TURN servers act as relays for the small percentage of users (typically 10-15%) whose network configuration prevents direct connections. Corporate firewalls, symmetric NATs, and some mobile carrier configurations require TURN relay. Without a TURN server, these users simply cannot connect.

For production deployments, run your own TURN server using open-source software like coturn. Deploy it in the same region as your GPU servers to minimize relay latency. Configure the TURN server credentials in the Pixel Streaming plugin settings so the signaling server can provide them to connecting clients during ICE negotiation.

TURN relay traffic is bandwidth-intensive (it relays the full video stream through the server), so factor this into your infrastructure costs. A single coturn instance can handle many relay connections, but the bandwidth cost can be significant at scale.

Package and Deploy the Application

Package your project through the editor using File, then Package Project, then your target platform. For cloud deployment, Linux is the standard choice. Windows packaging works for development servers and local testing.

Transfer the packaged build to your server. The package includes the game executable, all content, and the engine runtime. Typical package sizes range from 1GB to 10GB depending on content volume.

Launch the application with command-line parameters that configure pixel streaming behavior. Essential parameters include:

-AudioMixer to enable audio capture for streaming, -RenderOffScreen to run without a visible window on headless servers, -PixelStreamingURL to specify the signaling server WebSocket endpoint the application should connect to, and -Res to set the rendering resolution if different from the default.

Deploy the signaling server by installing Node.js, navigating to the signaling server directory, running npm install, and starting it with node cirrus.js (or the equivalent entry point for Pixel Streaming 2). Verify that it binds to the configured ports and logs that it is waiting for connections.

Set Up TLS and Domain Configuration

Production WebRTC requires HTTPS. Browsers will not allow WebRTC connections from pages served over plain HTTP (with the exception of localhost for development). You need a valid TLS certificate for your domain.

The most common approach is to use Nginx as a reverse proxy in front of the signaling server. Nginx handles TLS termination using a certificate from Let's Encrypt or your certificate provider, and forwards decrypted HTTP and WebSocket traffic to the signaling server running behind it.

Configure Nginx to proxy both regular HTTP requests (for the frontend page) and WebSocket upgrade requests (for the signaling channel) to the signaling server.

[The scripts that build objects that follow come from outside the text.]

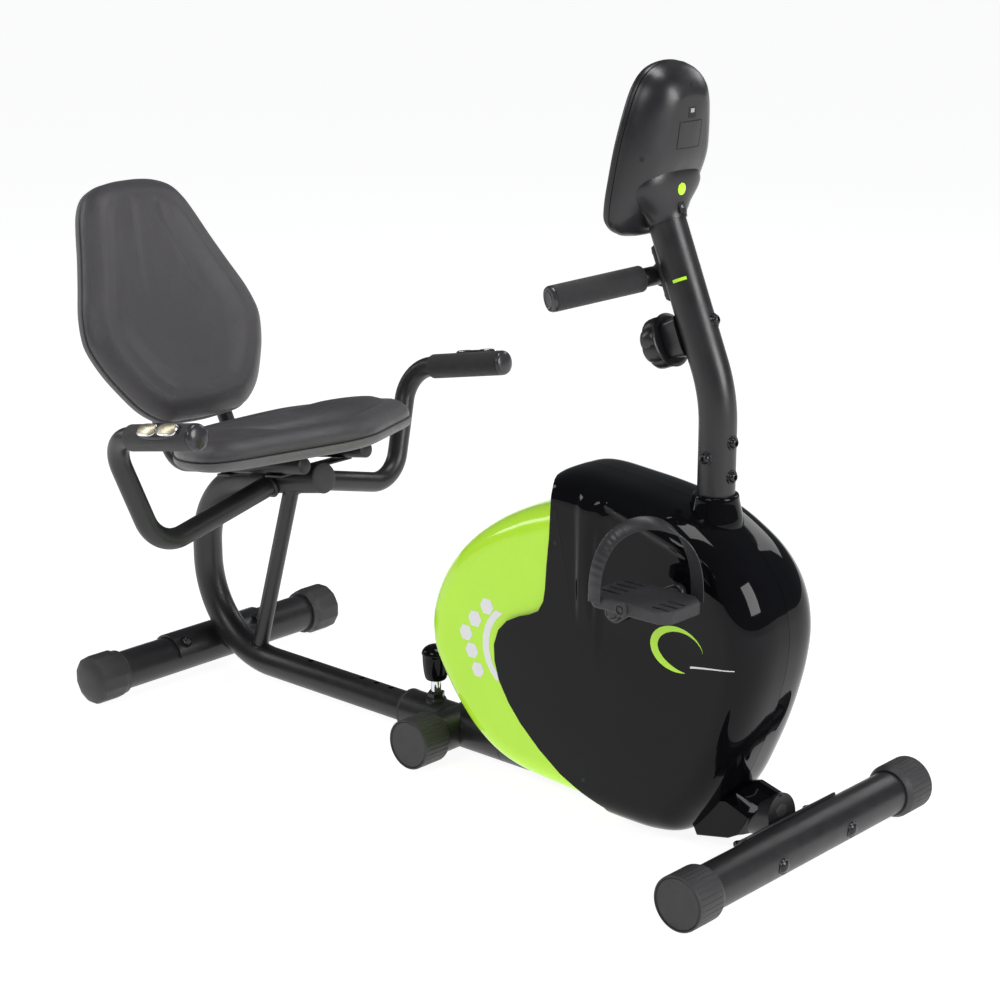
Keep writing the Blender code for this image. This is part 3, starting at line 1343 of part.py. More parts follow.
def pedal_body(sign, tip):
    """The slotted platform and its spindle, level under the foot."""
    x_low = tip.x - PEDAL_HALF_LENGTH
    x_high = tip.x + PEDAL_HALF_LENGTH
    inner = sign * PEDAL_IN_Y
    outer = sign * PEDAL_OUT_Y
    corners = [
        (x_low, inner + sign * 0.016),
        (x_low + 0.020, inner),
        (x_high - 0.020, inner),
        (x_high, inner + sign * 0.016),
        (x_high, outer - sign * 0.010),
        (x_high - 0.012, outer),
        (x_low + 0.012, outer),
        (x_low, outer - sign * 0.010),
    ]
    outline = rounded_polygon(corners, [0.010] * 4 + [0.006] * 4, 2)
    if sign > 0:
        outline = list(reversed(outline))
    top = tip.z + 0.012
    middle_level = Matrix.Translation((0.0, 0.0, top - PEDAL_THICKNESS / 2.0))
    body = plate(outline, PEDAL_THICKNESS, middle_level, 0.002)
    slots = []
    for start, end, rows in ((-0.056, -0.018, REAR_SLOT_Y), (0.018, 0.056, FRONT_SLOT_Y)):
        for y in rows:
            slot_low = (tip.x + start, sign * y - 0.0022, top - 0.05)
            slot_high = (tip.x + end, sign * y + 0.0022, top + 0.01)
            slots.append(box(slot_low, slot_high))
    body = cut(body, foot_strap(sign, tip, GAP), *slots)
    spindle_start = tip + Y_AXIS * (sign * (CRANK_PLANE_Y - 0.0060))
    spindle = cylinder(spindle_start, tip + Y_AXIS * (outer - sign * 0.006), SPINDLE_R, 16)
    return union(body, spindle)


STRAP_THICKNESS = 0.0025
STRAP_WIDTH = 0.015


def foot_strap(sign, tip, room=0.0):
    """The strap over the foot: an arch from the outer rear of the pedal to its inner front."""
    top = tip.z + 0.012
    rear = Vector((tip.x - 0.047, sign * (PEDAL_OUT_Y + 0.0025), top - 0.010))
    front = Vector((tip.x + 0.045, sign * (PEDAL_IN_Y - 0.0035), top - 0.006))
    span = front - rear
    half = span.length / 2.0
    rise = 0.102
    outer = []
    inner = []
    steps = 16
    for k in range(steps + 1):
        angle = math.pi * k / steps
        squash = abs(math.sin(angle)) ** 0.75
        along = -math.cos(angle)
        foot = room if k in (0, steps) else 0.0
        depth = STRAP_THICKNESS + room
        outer.append(((half + room) * along, (rise + room) * squash - foot))
        inner.append(((half - depth) * along, (rise - depth) * squash - foot))
    outline = outer + list(reversed(inner))
    flat = Vector((span.x, span.y, 0.0)).normalized()
    up = Vector((0.0, 0.0, 1.0))
    width_way = flat.cross(up)
    basis = Matrix((flat, up, width_way)).transposed().to_4x4()
    middle = (rear + front) / 2.0
    return plate(outline, STRAP_WIDTH + 2.0 * room, Matrix.Translation(middle) @ basis)


def build_cranks():
    for side, sign in (("right", -1.0), ("left", 1.0)):
        arm, tip = crank_arm(sign)
        finish(arm, f"crank_arm_{side}", "satin_black")
        set_origin(arm, (CRANK_X, sign * CRANK_PLANE_Y, CRANK_Z))
        pedal = finish(pedal_body(sign, tip), f"pedal_{side}", "pedal_grey")
        set_origin(pedal, tip)
        strap = finish(foot_strap(sign, tip), f"foot_strap_{side}", "matte_black")
        set_origin(strap, tip)


# ---------------------------------------------------------------- assembly
def build():
    build_stabilisers()
    build_main_frame()
    build_sleeve_liner()
    build_seat_frame()
    build_seat_tube_plug()
    build_handles()
    build_rails()
    build_back()
    build_seat()
    build_pull_pin()
    build_post()
    build_tension_knob()
    build_console_bar()
    build_console()
    build_casing()
    build_drive()
    build_cranks()


build()
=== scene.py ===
"""The looks of the recumbent exercise bike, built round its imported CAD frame."""

import json
import math

import bmesh
import bpy
from mathutils import Matrix, Vector

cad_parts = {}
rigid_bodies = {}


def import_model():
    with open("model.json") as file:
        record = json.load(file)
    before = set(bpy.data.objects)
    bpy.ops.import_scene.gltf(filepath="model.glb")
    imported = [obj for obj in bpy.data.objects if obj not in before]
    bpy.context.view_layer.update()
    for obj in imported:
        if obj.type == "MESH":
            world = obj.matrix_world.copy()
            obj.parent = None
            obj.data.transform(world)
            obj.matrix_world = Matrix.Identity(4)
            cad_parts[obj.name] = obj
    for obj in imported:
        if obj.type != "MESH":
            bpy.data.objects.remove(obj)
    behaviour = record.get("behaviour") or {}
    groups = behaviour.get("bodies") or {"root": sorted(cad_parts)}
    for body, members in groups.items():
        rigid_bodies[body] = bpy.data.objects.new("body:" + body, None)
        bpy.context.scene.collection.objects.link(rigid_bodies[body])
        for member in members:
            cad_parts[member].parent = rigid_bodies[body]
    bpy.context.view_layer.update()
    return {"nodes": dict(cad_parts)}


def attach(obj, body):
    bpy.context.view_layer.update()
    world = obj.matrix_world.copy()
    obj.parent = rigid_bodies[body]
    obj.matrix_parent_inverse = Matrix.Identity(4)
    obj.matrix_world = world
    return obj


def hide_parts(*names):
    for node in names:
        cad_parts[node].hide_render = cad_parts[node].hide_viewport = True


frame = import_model()
NODES = frame["nodes"]

GAP = 0.0003
FRONT_X = 0.6536
AXIS_Z = 0.037
REAR_X = FRONT_X - 1.152
Y_AXIS = Vector((0.0, 1.0, 0.0))
SIDES = (("right", -1.0), ("left", 1.0))


def P(u, y, z):
    """A point whose forward place is given from the front stabiliser's axis."""
    return Vector((FRONT_X + u, y, z))


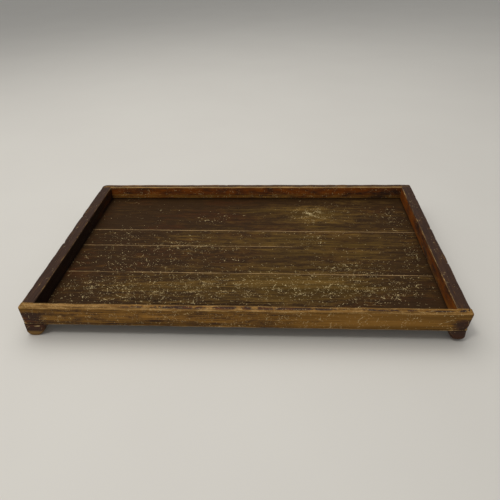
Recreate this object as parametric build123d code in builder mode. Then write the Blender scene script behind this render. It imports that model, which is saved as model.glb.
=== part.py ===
"""Wooden serving tray: four lacquered rails, a bed of four planks, two battens and four corner feet.

Millimetres. +Z is up, +X runs along the tray's length and -Y is its front.
The origin is on the surface that the feet stand on, under the middle of the tray.
"""

import os

from build123d import *

# Overall size
LENGTH = 560.0
DEPTH = 360.0

# Rails
RAIL_HEIGHT = 26.5
LONG_RAIL_THICKNESS = 11.0
END_RAIL_THICKNESS = 16.0
CORNER_RADIUS = 7.0
TOP_ARRIS_RADIUS = 1.8
LOWER_ARRIS_RADIUS = 0.9

# Lapped dovetails that join each end rail to the two long rails
LAP = 3.5
TAIL_COUNT = 2
TAIL_ROOT_WIDTH = 5.2
TAIL_TIP_WIDTH = 7.4
GLUE_LINE = 0.05

# Rebate in the underside of the rails, which the bed of planks fills
LONG_REBATE = 4.5
END_REBATE = 6.0
BED_CLEARANCE = 0.2

# Planks, named from the front of the tray to its back, with their widths halfway along the tray.
# The back one takes what width is left.
PLANK_THICKNESS = 4.2
FRONT_PLANK_WIDTH = 104.5
THIRD_PLANK_WIDTH = 72.5
SECOND_PLANK_WIDTH = 47.5
# How far each seam, from the front one back, drifts towards the front from its left end to its right end
SEAM_DRIFTS = [3.5, 4.0, 6.0]
SEAM_GAP = 0.15
SEAM_CHAMFER = 0.45
TONGUE_LENGTH = 3.0
TONGUE_THICKNESS = 1.4
TONGUE_CLEARANCE = 0.1

# Battens under the planks
BATTEN_WIDTH = 22.0
BATTEN_THICKNESS = 7.0
BATTEN_SETBACK = 14.0
BATTEN_END_BEVEL = 4.0
BATTEN_OFFSET = 150.0

# Corner feet: the same curved profile from the front and from the side
FOOT_HEIGHT = 19.0
FOOT_WIDTH = 27.0
FOOT_INSET = 1.2
FOOT_CORNER_RADIUS = 10.0
FOOT_TOE = 14.0
FOOT_OUTER_RADIUS = 7.0
FOOT_INNER_RADIUS = 6.0

# Foot dowels
DOWEL_RADIUS = 2.5
DOWEL_LENGTH = 16.0
DOWEL_END_CHAMFER = 0.6
DOWEL_FROM_END = 6.0
DOWEL_BEHIND_RAIL = 5.5
DOWEL_CLEARANCE = 0.05
DOWEL_END_ROOM = 0.5

# Nails, all driven up from below
NAIL_RADIUS = 0.8
NAIL_HEAD_RADIUS = 2.0
NAIL_HEAD_THICKNESS = 0.9
NAIL_POINT = 2.0
NAIL_CLEARANCE = 0.05
NAIL_END_ROOM = 0.3
PLANK_NAIL_LENGTH = 15.0
BATTEN_NAIL_COVER = 0.6
EDGE_NAIL_COUNT = 5
EDGE_NAIL_MARGIN = 60.0

# Levels and places that follow from the sizes above
RAIL_BASE = FOOT_HEIGHT
FLOOR_TOP = RAIL_BASE + PLANK_THICKNESS
WELL_LENGTH = LENGTH - 2 * END_RAIL_THICKNESS
WELL_DEPTH = DEPTH - 2 * LONG_RAIL_THICKNESS
BED_LENGTH = WELL_LENGTH + 2 * END_REBATE
BED_DEPTH = WELL_DEPTH + 2 * LONG_REBATE
TAIL_LENGTH = LONG_RAIL_THICKNESS - LAP
PLANK_LENGTH = BED_LENGTH - 2 * BED_CLEARANCE
BED_FRONT = -BED_DEPTH / 2 + BED_CLEARANCE
BED_BACK = BED_DEPTH / 2 - BED_CLEARANCE
SEAM_MIDDLES = [
    BED_FRONT + FRONT_PLANK_WIDTH,
    BED_FRONT + FRONT_PLANK_WIDTH + THIRD_PLANK_WIDTH,
    BED_FRONT + FRONT_PLANK_WIDTH + THIRD_PLANK_WIDTH + SECOND_PLANK_WIDTH,
]
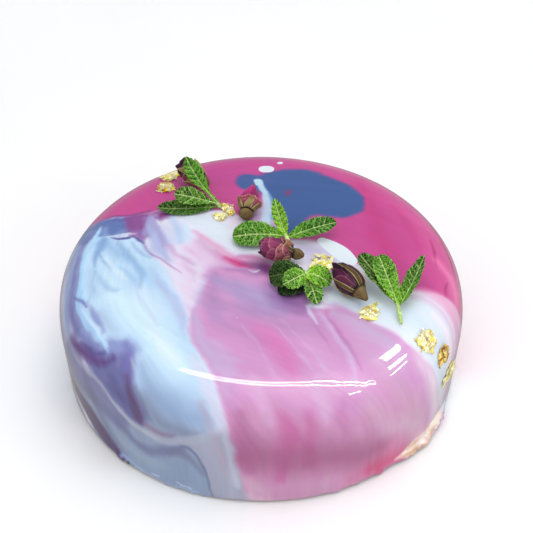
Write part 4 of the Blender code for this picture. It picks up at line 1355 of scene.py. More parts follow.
SPRIGS = [
    Sprig(
        "mint_sprig_back",
        joint=(-19.4, 32.2, 2.4),
        stem_end=(-18.4, 31.4, 1.4),
        settled=-0.53,
        leaves=[
            Leaf(
                (-19.6, 32.8, 2.8), (-34.8, 51.0, 15.9), 8.0, (0.3, -0.8, 0.6), 8, 0.4, 1.2,
                belly=0.7, tone=0.66, warm=0.6, blunt=0.95, pale=0.6,
            ),
            Leaf(
                (-20.0, 32.0, 3.2), (-39.4, 34.4, 7.0), 9.0, (0.0, -0.6, 1.0), 8, 1.2, 0.0,
                belly=0.7, tone=0.42, warm=0.5, shaded=-1, blunt=0.6,
            ),
            Leaf(
                (-20.0, 31.8, 2.0), (-47.2, 30.6, 2.0), 8.4, (0.0, -0.5, 1.0), 16, 0.2, 0.8,
                belly=0.58, tone=0.3, warm=0.1, shaded=-1, blunt=0.7, pale=0.45,
            ),
        ],
    ),
    Sprig(
        "mint_sprig_middle",
        joint=(11.2, 7.6, 3.0),
        stem_end=(12.4, 4.8, 1.2),
        settled=-0.243,
        leaves=[
            Leaf(
                (10.2, 8.6, 3.0), (-12.4, 8.0, 2.8), 12.6, (0.1, -0.45, 1.0), 8, 2.0, 0.0,
                belly=0.64, tone=0.5, warm=0.6, blunt=0.46,
            ),
            Leaf(
                (11.0, 8.2, 3.2), (6.0, 19.6, 15.0), 6.4, (0.0, -1.0, 0.7), 14, 0.4, 0.2,
                belly=0.5, tone=1.0, warm=0.8, blunt=0.7, pale=1.0,
            ),
            Leaf(
                (12.0, 7.4, 3.0), (33.4, 13.2, 6.8), 8.6, (-0.1, -0.6, 1.0), 14, 1.6, 0.0,
                belly=0.56, tone=0.5, warm=0.15, blunt=0.55, pale=0.7,
            ),
        ],
    ),
    Sprig(
        "mint_sprig_front",
        joint=(18.8, -21.4, 6.4),
        stem_end=(19.2, -22.4, 1.0),
        settled=-0.454,
        leaves=[
            # This blade's low tone is partly its own dark green and partly painted shade.
            Leaf(
                (18.6, -21.0, 6.8), (3.6, -19.4, 3.2), 11.6, (-0.1, -0.7, 0.9), 8, 2.6, 0.0,
                belly=0.6, tone=0.08, warm=0.6, blunt=0.46, pale=0.22,
            ),
            Leaf(
                (18.6, -22.0, 7.2), (9.4, -26.8, 5.2), 9.0, (0.0, -0.8, 1.0), 10, 0.8, 0.0,
                belly=0.5, tone=0.66, warm=0.5, blunt=0.5, pale=1.0,
            ),
            Leaf(
                (19.0, -21.4, 7.2), (29.4, -24.4, 3.6), 10.0, (0.2, -0.4, 1.0), 8, 1.8, 0.0,
                belly=0.5, tone=0.8, warm=1.0, blunt=0.5,
            ),
            Leaf(
                (19.6, -22.2, 6.0), (23.4, -34.4, 1.6), 7.6, (0.2, -0.9, 0.9), 12, 1.0, 0.0,
                belly=0.62, tone=0.6, warm=0.5, shaded=-1, blunt=0.42,
            ),
            # This blade lies under the others; its tone of 0 is partly painted shade.
            Leaf(
                (19.0, -22.4, 2.2), (7.4, -27.2, 1.4), 11.4, (0.0, 0.0, 1.0), 4, 0.8, 0.0,
                belly=0.5, tone=0.0, warm=0.3, blunt=0.46, pale=0.08,
            ),
        ],
    ),
    Sprig(
        "mint_sprig_right",
        joint=(56.4, -36.8, 1.8),
        stem_end=(57.2, -44.8, -0.2),
        settled=-0.365,
        leaves=[
            Leaf(
                (56.2, -36.0, 2.0), (42.2, -11.8, 9.0), 10.4, (0.4, -0.6, 0.9), 16, 0.8, 0.0,
                belly=0.66, tone=0.3, warm=0.5, shaded=1, blunt=0.5, pale=0.7,
            ),
            Leaf(
                (56.4, -36.4, 2.4), (49.6, -15.4, 11.4), 9.6, (0.0, -0.8, 0.7), 14, 0.8, 0.0,
                belly=0.66, tone=0.7, warm=0.65, blunt=0.5, pale=1.0,
            ),
            Leaf(
                (57.0, -36.4, 2.2), (68.4, -16.2, 12.4), 7.6, (-0.7, -0.8, 0.5), 22, 0.4, -0.8,
                belly=0.46, tone=0.55, warm=0.45, shaded=1, blunt=0.8, pale=0.7,
            ),
        ],
    ),
]
STEM_RADIUS = 0.95
STEM_VEIN = 0.64
JOINT_RADIUS = 1.7


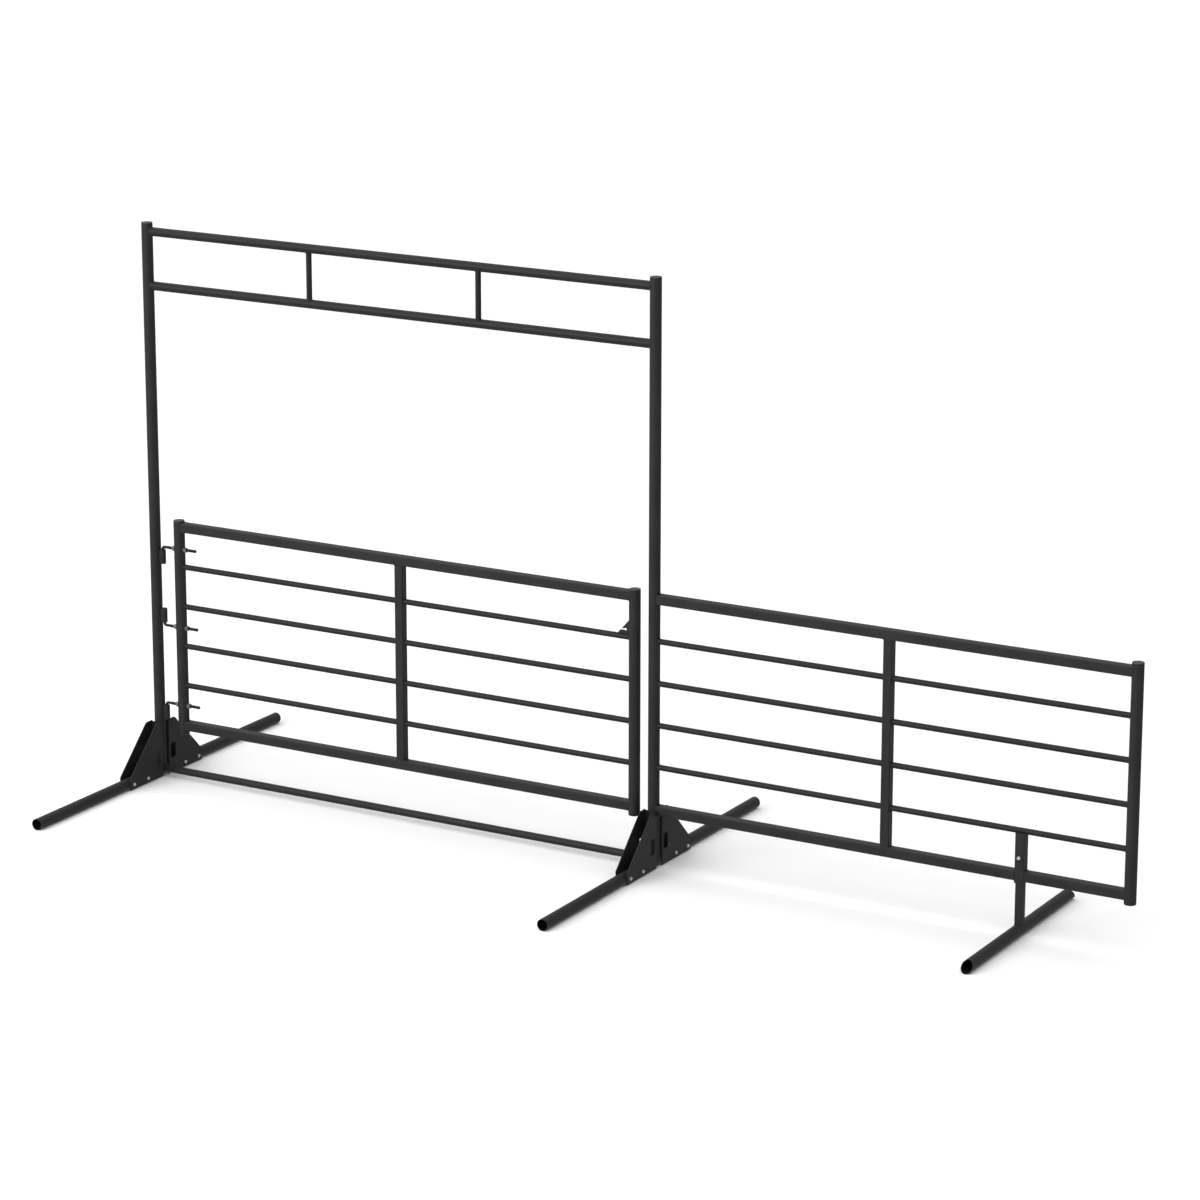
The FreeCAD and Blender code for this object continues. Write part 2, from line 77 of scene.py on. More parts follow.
class Finish:
    """One surface finish: a material with its nodes."""

    def __init__(self, name):
        self.material = bpy.data.materials.new(name)
        self.material.use_nodes = True
        self.tree = self.material.node_tree
        self.surface = self.tree.nodes["Principled BSDF"]

    def add(self, kind, settings=None, sockets=None, take=0):
        node = self.tree.nodes.new(kind)
        for key, value in (settings or {}).items():
            setattr(node, key, value)
        self.fill(node, sockets or {})
        return Shade(self, node.outputs[take])

    def fill(self, node, sockets):
        for key, value in sockets.items():
            if isinstance(value, Shade):
                self.tree.links.new(value.socket, node.inputs[key])
            else:
                node.inputs[key].default_value = value

    def place(self, stretch=(1, 1, 1), shift=0.0):
        spot = self.add("ShaderNodeTexCoord", take="Object")
        return self.add("ShaderNodeMapping", {}, {"Vector": spot, "Scale": stretch,
                                                  "Location": (shift, shift, shift)})

    def noise(self, spot, scale, detail=2.0, rough=0.5):
        return self.add("ShaderNodeTexNoise", {}, {"Vector": spot, "Scale": scale,
                                                   "Detail": detail, "Roughness": rough})

    def between(self, value, low, high):
        """0 below low, 1 above high, eased in between."""
        return self.add("ShaderNodeMapRange", {"interpolation_type": "SMOOTHSTEP"},
                        {"Value": value, "From Min": low, "From Max": high})

    def mix(self, amount, under, over):
        return self.add("ShaderNodeMix", {"data_type": "RGBA"},
                        {0: amount, 6: under, 7: over}, take=2)

    def bump(self, height, deep, strength=1.0):
        return self.add("ShaderNodeBump", {}, {"Height": height, "Distance": deep,
                                               "Strength": strength})


def grey(level, alpha=1.0):
    return (level, level, level, alpha)


floor_finish = Finish("studio_floor")
floor_finish.fill(floor_finish.surface, {
    "Base Color": floor_finish.mix(floor_finish.noise(floor_finish.place(), 3.0), grey(0.94), grey(0.96)),
    "Roughness": 0.9, "Specular IOR Level": 0.1})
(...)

The WebSocket proxy configuration requires specific Nginx directives (proxy_set_header Upgrade, proxy_set_header Connection "upgrade") to handle the protocol upgrade correctly.

Point your domain's DNS to the server's public IP address, wait for DNS propagation, and verify that the frontend loads over HTTPS. Test the WebRTC connection to confirm that the TLS configuration does not interfere with the streaming pipeline.

Test and Validate the Setup

Thorough testing across browsers, devices, and network conditions prevents surprises in production. Test systematically:

Browser compatibility: Verify in Chrome, Firefox, Safari, and Edge. Each browser has slightly different WebRTC implementations, and subtle differences in codec negotiation or ICE handling can cause issues in specific browsers.

Mobile testing: Test on both iOS Safari and Android Chrome. Verify that touch input is captured correctly, that the video stream adapts to the mobile screen resolution, and that the experience remains usable on cellular connections.

Latency measurement: Use chrome://webrtc-internals to measure round-trip time, frame rate, bitrate, and packet loss. Total round-trip latency should be under 100ms on a local network and under 150ms over the internet for an acceptable experience.

Load testing: Connect multiple simultaneous users to verify that the server handles concurrent sessions without degradation. Monitor GPU utilization, CPU usage, memory consumption, and network throughput during load testing.

Recovery testing: Deliberately disconnect and reconnect to verify that the frontend handles session interruption gracefully. Test what happens when the Unreal application crashes or the signaling server restarts.